╭─ TASK INPUTS
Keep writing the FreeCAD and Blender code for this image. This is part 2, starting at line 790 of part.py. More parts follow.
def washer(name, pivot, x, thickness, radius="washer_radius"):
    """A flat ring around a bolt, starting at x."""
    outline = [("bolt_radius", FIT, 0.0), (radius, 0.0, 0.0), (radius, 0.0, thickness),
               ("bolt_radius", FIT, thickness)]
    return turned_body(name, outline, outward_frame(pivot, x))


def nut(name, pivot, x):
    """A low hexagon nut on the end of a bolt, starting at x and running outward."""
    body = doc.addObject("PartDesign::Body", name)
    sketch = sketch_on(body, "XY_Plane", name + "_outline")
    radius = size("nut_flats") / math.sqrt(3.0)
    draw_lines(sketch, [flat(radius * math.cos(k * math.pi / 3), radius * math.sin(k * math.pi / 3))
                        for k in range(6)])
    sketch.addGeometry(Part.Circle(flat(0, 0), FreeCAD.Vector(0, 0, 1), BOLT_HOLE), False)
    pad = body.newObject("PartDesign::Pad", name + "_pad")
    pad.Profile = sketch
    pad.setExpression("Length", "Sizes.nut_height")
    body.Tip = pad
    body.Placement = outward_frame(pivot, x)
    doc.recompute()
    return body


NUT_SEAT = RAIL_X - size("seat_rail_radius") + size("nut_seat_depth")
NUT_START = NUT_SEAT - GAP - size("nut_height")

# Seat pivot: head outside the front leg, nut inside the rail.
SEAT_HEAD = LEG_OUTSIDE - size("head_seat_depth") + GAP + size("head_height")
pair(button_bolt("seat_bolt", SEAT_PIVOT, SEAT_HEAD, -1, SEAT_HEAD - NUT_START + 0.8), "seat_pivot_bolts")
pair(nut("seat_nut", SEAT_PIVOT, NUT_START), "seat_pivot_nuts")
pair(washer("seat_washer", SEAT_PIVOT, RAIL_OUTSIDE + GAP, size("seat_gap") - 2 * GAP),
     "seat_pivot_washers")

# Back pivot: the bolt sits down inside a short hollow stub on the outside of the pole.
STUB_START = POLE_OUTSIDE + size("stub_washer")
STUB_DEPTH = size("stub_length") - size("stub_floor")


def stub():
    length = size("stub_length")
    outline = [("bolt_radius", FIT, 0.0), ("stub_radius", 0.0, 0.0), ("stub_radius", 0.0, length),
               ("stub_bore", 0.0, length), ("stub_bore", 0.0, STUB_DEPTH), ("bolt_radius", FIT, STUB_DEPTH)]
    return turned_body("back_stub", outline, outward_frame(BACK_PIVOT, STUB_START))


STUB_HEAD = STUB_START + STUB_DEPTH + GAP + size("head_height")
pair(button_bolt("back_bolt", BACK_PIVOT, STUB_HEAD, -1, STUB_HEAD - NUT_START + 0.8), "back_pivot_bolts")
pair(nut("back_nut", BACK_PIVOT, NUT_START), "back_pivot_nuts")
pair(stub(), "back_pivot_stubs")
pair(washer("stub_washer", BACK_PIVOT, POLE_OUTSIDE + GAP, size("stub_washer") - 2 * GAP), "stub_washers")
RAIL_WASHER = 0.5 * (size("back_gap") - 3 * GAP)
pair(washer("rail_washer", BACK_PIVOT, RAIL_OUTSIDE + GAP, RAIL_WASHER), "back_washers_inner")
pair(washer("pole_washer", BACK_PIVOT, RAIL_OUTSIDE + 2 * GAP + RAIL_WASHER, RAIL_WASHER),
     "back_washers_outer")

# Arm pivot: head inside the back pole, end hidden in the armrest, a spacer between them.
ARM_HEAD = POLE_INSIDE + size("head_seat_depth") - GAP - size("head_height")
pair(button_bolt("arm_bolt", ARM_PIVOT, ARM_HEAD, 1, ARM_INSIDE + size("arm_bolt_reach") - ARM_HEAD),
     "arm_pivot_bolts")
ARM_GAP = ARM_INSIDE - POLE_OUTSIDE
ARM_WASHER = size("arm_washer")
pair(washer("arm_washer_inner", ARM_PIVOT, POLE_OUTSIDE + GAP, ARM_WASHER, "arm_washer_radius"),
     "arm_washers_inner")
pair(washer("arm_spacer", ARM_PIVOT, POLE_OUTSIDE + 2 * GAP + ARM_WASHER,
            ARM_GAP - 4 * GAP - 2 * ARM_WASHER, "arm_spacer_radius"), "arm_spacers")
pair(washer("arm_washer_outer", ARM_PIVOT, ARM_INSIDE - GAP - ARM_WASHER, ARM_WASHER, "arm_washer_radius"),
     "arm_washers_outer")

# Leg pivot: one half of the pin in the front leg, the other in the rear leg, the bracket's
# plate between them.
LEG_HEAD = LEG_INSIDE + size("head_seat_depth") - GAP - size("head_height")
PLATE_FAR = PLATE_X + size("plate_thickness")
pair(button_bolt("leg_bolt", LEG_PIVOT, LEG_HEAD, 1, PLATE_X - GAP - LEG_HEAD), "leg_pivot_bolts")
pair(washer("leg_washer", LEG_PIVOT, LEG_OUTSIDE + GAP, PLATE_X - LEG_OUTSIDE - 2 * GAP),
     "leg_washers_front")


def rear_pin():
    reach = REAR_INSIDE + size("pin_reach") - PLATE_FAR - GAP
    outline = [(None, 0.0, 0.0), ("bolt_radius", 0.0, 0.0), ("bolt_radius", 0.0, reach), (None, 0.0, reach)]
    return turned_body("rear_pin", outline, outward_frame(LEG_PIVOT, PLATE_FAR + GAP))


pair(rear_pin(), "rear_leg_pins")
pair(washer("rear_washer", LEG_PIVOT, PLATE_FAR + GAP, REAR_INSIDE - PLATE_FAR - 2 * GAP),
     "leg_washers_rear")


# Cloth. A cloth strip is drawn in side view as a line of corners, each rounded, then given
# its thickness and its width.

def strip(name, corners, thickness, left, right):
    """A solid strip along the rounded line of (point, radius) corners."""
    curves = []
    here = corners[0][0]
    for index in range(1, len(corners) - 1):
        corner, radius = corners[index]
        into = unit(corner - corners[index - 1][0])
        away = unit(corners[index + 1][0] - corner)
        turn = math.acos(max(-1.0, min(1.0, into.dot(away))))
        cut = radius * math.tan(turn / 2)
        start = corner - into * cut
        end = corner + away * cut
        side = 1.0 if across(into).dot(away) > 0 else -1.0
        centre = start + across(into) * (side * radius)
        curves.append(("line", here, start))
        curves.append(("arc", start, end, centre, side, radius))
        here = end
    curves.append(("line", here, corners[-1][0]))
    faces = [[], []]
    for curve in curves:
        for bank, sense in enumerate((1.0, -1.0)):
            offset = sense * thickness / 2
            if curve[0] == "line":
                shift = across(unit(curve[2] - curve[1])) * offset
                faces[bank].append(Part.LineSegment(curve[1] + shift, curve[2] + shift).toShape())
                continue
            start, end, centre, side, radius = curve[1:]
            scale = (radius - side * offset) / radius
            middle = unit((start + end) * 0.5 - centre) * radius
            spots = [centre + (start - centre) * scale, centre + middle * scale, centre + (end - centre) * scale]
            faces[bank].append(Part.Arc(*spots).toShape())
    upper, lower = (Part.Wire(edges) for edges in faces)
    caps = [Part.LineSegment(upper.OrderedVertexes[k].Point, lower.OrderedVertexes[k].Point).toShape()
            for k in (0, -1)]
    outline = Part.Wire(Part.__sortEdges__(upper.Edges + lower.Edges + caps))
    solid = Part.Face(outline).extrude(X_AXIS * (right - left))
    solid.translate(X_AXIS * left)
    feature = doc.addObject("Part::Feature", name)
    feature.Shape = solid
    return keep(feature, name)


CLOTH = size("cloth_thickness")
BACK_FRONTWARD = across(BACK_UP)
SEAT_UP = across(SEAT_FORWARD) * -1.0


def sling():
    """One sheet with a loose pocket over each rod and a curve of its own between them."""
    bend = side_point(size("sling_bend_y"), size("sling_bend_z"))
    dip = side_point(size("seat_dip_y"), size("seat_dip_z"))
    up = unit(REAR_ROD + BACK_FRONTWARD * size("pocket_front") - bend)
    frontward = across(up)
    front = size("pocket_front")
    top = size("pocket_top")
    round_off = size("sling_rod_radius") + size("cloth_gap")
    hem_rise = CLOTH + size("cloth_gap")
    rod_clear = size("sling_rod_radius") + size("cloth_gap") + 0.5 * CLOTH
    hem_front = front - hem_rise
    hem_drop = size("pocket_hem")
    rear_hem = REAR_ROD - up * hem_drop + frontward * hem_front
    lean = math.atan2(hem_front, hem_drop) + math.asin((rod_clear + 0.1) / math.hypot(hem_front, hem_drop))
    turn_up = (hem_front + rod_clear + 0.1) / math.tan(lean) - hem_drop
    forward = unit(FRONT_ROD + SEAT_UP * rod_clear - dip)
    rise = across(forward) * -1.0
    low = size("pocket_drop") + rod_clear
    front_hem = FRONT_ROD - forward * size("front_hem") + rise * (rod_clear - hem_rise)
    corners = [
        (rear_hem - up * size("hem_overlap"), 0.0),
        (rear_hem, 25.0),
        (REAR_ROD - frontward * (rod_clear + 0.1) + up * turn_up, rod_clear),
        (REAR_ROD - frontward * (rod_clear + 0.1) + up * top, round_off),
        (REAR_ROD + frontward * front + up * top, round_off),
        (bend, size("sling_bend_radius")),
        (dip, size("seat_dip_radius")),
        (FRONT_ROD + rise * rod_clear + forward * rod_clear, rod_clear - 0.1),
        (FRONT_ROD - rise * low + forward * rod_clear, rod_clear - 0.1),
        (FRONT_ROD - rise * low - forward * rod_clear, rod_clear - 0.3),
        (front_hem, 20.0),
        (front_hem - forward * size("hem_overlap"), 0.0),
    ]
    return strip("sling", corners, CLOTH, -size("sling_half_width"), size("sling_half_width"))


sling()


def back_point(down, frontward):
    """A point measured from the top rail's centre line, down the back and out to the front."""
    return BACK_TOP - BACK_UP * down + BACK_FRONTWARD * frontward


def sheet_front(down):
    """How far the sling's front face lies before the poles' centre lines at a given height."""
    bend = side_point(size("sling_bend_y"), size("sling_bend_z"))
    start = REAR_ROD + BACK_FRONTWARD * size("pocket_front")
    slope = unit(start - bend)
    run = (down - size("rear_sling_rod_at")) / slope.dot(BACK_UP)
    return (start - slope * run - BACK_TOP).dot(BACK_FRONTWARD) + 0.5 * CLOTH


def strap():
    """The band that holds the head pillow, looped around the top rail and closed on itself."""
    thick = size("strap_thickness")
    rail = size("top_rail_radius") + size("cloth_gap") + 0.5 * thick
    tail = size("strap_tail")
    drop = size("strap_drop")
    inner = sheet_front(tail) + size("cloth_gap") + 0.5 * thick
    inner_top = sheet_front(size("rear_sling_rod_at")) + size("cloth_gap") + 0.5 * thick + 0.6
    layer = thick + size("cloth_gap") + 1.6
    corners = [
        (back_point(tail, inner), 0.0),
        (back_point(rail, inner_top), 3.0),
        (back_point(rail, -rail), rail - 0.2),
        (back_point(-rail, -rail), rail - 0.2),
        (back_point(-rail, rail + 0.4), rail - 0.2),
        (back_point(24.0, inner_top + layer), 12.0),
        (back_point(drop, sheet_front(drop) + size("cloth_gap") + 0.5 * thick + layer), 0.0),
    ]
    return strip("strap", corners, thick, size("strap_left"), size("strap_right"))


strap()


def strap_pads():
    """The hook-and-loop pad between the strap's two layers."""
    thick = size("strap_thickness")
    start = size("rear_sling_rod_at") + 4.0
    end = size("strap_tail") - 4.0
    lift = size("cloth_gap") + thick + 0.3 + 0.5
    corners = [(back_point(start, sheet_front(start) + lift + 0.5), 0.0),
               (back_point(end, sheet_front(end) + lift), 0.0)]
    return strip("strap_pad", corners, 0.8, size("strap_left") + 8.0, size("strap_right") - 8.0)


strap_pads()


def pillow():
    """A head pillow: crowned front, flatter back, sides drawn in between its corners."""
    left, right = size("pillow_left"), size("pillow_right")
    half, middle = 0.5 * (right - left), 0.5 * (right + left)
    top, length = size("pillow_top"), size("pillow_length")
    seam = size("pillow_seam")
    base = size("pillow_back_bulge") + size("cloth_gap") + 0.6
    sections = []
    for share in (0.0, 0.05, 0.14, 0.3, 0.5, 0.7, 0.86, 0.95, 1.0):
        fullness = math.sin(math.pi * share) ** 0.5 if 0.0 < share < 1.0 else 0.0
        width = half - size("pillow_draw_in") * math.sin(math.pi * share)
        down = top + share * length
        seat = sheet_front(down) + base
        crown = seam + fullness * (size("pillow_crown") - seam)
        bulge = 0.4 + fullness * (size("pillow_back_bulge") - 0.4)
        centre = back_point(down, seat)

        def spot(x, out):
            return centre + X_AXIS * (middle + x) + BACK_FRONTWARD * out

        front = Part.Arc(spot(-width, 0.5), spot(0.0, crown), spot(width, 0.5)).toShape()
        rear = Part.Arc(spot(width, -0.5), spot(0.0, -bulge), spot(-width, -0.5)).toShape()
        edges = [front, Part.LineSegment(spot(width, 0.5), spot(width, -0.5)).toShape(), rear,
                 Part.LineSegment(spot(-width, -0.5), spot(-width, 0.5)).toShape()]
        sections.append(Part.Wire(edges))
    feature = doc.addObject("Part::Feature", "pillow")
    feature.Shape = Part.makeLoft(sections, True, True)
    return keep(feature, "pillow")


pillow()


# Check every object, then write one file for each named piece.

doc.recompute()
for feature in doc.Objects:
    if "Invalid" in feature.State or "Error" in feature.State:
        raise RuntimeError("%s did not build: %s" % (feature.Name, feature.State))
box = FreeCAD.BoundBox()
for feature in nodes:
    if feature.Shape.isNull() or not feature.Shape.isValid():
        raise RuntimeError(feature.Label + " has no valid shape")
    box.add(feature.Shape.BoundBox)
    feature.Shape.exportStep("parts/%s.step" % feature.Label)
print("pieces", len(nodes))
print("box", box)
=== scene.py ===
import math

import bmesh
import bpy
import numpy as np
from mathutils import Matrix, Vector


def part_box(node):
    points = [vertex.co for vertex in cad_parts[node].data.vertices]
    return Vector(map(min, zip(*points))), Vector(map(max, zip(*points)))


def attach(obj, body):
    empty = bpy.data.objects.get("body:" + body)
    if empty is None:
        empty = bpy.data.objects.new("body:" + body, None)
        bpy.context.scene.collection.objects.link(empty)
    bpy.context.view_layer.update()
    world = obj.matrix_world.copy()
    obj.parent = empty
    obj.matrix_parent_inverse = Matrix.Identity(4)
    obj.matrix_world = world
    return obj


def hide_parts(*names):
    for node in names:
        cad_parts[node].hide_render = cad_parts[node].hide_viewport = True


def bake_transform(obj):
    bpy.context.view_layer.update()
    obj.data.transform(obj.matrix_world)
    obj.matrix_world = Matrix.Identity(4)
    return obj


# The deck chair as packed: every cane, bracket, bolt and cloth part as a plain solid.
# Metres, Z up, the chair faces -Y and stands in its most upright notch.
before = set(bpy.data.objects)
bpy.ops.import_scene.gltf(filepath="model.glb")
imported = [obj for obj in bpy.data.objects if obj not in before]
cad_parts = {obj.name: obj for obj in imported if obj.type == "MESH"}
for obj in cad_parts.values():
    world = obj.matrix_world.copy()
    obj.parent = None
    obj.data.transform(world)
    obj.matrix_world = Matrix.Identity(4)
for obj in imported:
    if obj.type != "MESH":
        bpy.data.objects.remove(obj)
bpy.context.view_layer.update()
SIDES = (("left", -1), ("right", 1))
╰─
╭─ TASK INPUTS
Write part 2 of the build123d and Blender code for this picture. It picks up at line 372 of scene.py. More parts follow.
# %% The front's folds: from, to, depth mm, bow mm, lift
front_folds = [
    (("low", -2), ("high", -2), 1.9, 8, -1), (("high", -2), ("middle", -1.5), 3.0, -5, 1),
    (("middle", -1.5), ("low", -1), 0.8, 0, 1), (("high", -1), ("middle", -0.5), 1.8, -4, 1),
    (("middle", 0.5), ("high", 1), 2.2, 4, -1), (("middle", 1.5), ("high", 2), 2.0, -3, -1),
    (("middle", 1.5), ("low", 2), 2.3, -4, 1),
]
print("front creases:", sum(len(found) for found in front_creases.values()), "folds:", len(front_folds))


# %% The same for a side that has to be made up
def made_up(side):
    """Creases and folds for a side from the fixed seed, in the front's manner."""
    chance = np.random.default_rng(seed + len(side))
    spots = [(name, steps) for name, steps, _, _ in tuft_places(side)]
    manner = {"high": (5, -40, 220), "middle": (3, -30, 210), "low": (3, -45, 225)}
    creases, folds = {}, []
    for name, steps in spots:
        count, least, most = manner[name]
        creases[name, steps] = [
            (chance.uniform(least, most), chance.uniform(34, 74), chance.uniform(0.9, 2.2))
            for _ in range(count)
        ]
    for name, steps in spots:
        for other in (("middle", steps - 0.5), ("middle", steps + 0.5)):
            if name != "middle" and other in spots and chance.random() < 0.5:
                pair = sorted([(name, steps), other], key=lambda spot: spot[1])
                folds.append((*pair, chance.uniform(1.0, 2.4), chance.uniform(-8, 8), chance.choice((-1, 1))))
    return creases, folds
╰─
EXERCISE REQUIREMENTS: Starting at the line that contains "# Check every" and ending at the line that contains "before = set(bpy.data.objects)", retype each line exactly; omit everything outside that range.

THE ANSWER:
# Check every object, then write one file for each named piece.

doc.recompute()
for feature in doc.Objects:
    if "Invalid" in feature.State or "Error" in feature.State:
        raise RuntimeError("%s did not build: %s" % (feature.Name, feature.State))
box = FreeCAD.BoundBox()
for feature in nodes:
    if feature.Shape.isNull() or not feature.Shape.isValid():
        raise RuntimeError(feature.Label + " has no valid shape")
    box.add(feature.Shape.BoundBox)
    feature.Shape.exportStep("parts/%s.step" % feature.Label)
print("pieces", len(nodes))
print("box", box)
=== scene.py ===
import math

import bmesh
import bpy
import numpy as np
from mathutils import Matrix, Vector


def part_box(node):
    points = [vertex.co for vertex in cad_parts[node].data.vertices]
    return Vector(map(min, zip(*points))), Vector(map(max, zip(*points)))


def attach(obj, body):
    empty = bpy.data.objects.get("body:" + body)
    if empty is None:
        empty = bpy.data.objects.new("body:" + body, None)
        bpy.context.scene.collection.objects.link(empty)
    bpy.context.view_layer.update()
    world = obj.matrix_world.copy()
    obj.parent = empty
    obj.matrix_parent_inverse = Matrix.Identity(4)
    obj.matrix_world = world
    return obj


def hide_parts(*names):
    for node in names:
        cad_parts[node].hide_render = cad_parts[node].hide_viewport = True


def bake_transform(obj):
    bpy.context.view_layer.update()
    obj.data.transform(obj.matrix_world)
    obj.matrix_world = Matrix.Identity(4)
    return obj


# The deck chair as packed: every cane, bracket, bolt and cloth part as a plain solid.
# Metres, Z up, the chair faces -Y and stands in its most upright notch.
before = set(bpy.data.objects)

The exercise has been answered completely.